▸ **YOUR INSTRUCTIONS**
Please write out the complete listing that follows, exactly as it reads.

▸ **DATA SEGMENT**
╭──
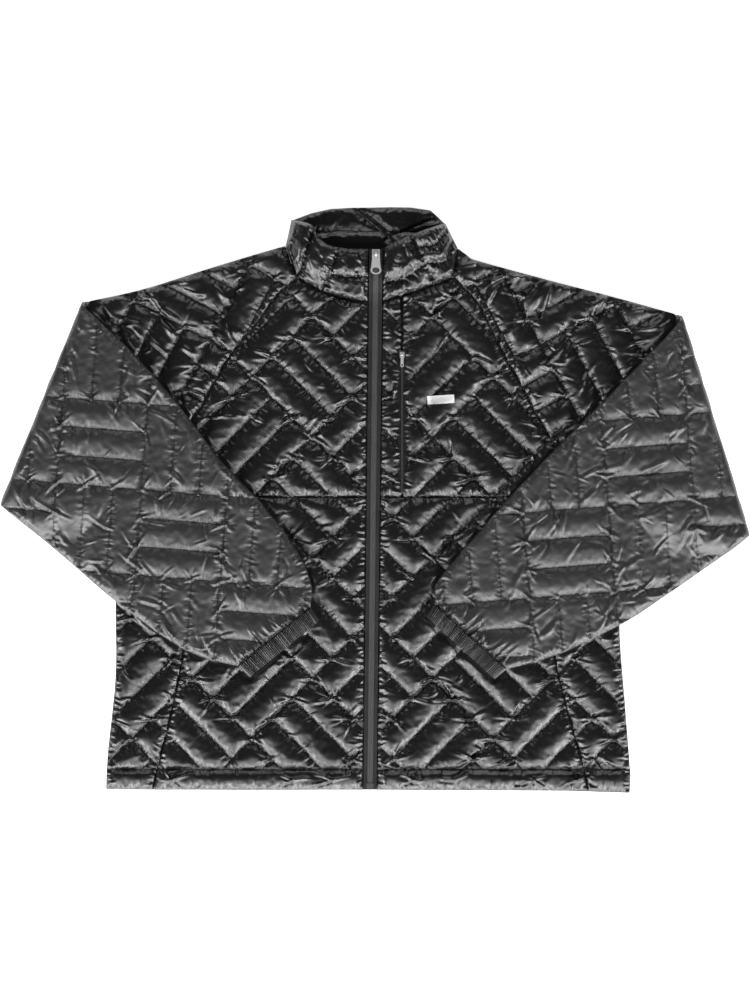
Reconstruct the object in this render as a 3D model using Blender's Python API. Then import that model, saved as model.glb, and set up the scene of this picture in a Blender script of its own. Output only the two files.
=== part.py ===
"""Quilted zip-front jacket, laid flat on its back with both sleeves folded across the fronts.

Each cut piece of cloth is a closed wall: plain on its inner side, with the quilting raised on its outer side.
Sizes are in millimetres and become metres when a mesh is made. X runs across the page, Y from hem to collar
and Z up from the surface it lies on. "right" and "left" are the wearer's, so "right" is at negative X.
"""

import math

import bmesh
import bpy
import numpy as np
from mathutils import Matrix, Vector
from mathutils.geometry import delaunay_2d_cdt

MM = 0.001

# Gaps and wall thicknesses
GAP = 0.3  # between two pieces at a seam, and between two layers that touch
BACK_WALL = 5.5  # layer that lies on the surface, pressed flat
SEAM_WALL = 2.4  # a quilted layer where it is stitched
PUFF = 7.0  # how far the padding rises between two stitch lines
PRESSED_WALL = 4.2  # a front under a folded sleeve
FOLD_WALL = 3.0  # the hidden layer of a sleeve, and the front layer at the sleeve's fold
EDGE_ROLL = 9.0  # how far from a seam the padding reaches its full height
UNDER_ROLL = 3.5  # how far the underside is drawn in along a free edge
CENTRE_LIFT = 0.5  # moves the collar's top and the hem to the same distance from the origin
MARK_CLEAR = 1.5  # points that carry the quilting keep this far from the ring along an edge
LINING_ROLL = 0.8  # how far a front's outer side is drawn in along its seams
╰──
▸ **ANSWER**
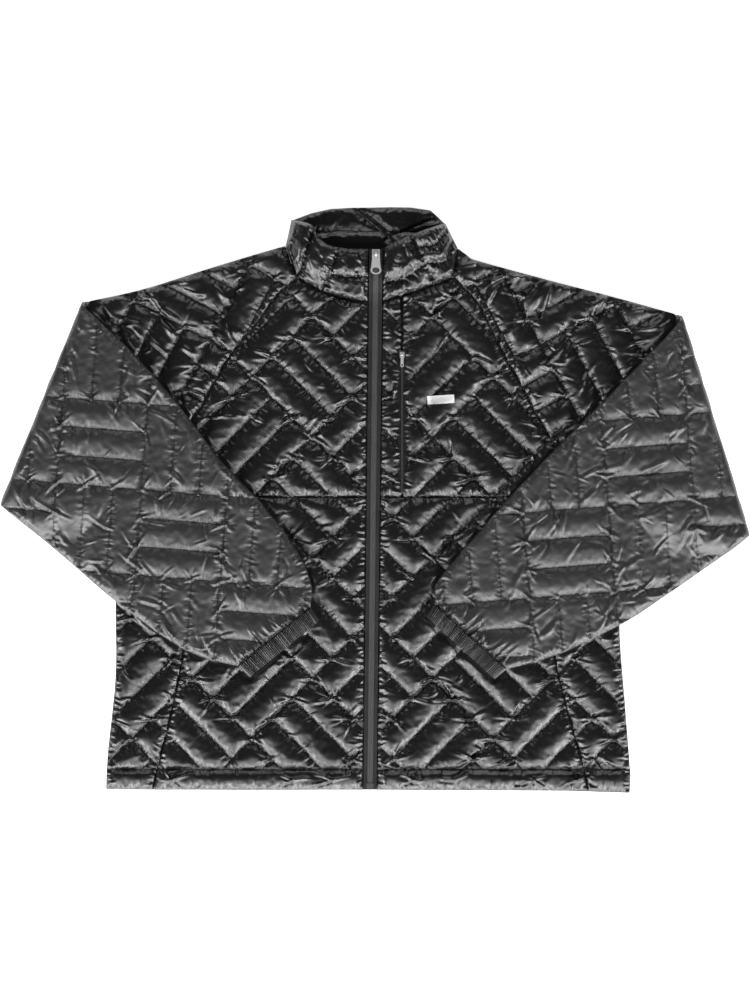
Reconstruct the object in this render as a 3D model using Blender's Python API. Then import that model, saved as model.glb, and set up the scene of this picture in a Blender script of its own. Output only the two files.
=== part.py ===
"""Quilted zip-front jacket, laid flat on its back with both sleeves folded across the fronts.

Each cut piece of cloth is a closed wall: plain on its inner side, with the quilting raised on its outer side.
Sizes are in millimetres and become metres when a mesh is made. X runs across the page, Y from hem to collar
and Z up from the surface it lies on. "right" and "left" are the wearer's, so "right" is at negative X.
"""

import math

import bmesh
import bpy
import numpy as np
from mathutils import Matrix, Vector
from mathutils.geometry import delaunay_2d_cdt

MM = 0.001

# Gaps and wall thicknesses
GAP = 0.3  # between two pieces at a seam, and between two layers that touch
BACK_WALL = 5.5  # layer that lies on the surface, pressed flat
SEAM_WALL = 2.4  # a quilted layer where it is stitched
PUFF = 7.0  # how far the padding rises between two stitch lines
PRESSED_WALL = 4.2  # a front under a folded sleeve
FOLD_WALL = 3.0  # the hidden layer of a sleeve, and the front layer at the sleeve's fold
EDGE_ROLL = 9.0  # how far from a seam the padding reaches its full height
UNDER_ROLL = 3.5  # how far the underside is drawn in along a free edge
CENTRE_LIFT = 0.5  # moves the collar's top and the hem to the same distance from the origin
MARK_CLEAR = 1.5  # points that carry the quilting keep this far from the ring along an edge
LINING_ROLL = 0.8  # how far a front's outer side is drawn in along its seams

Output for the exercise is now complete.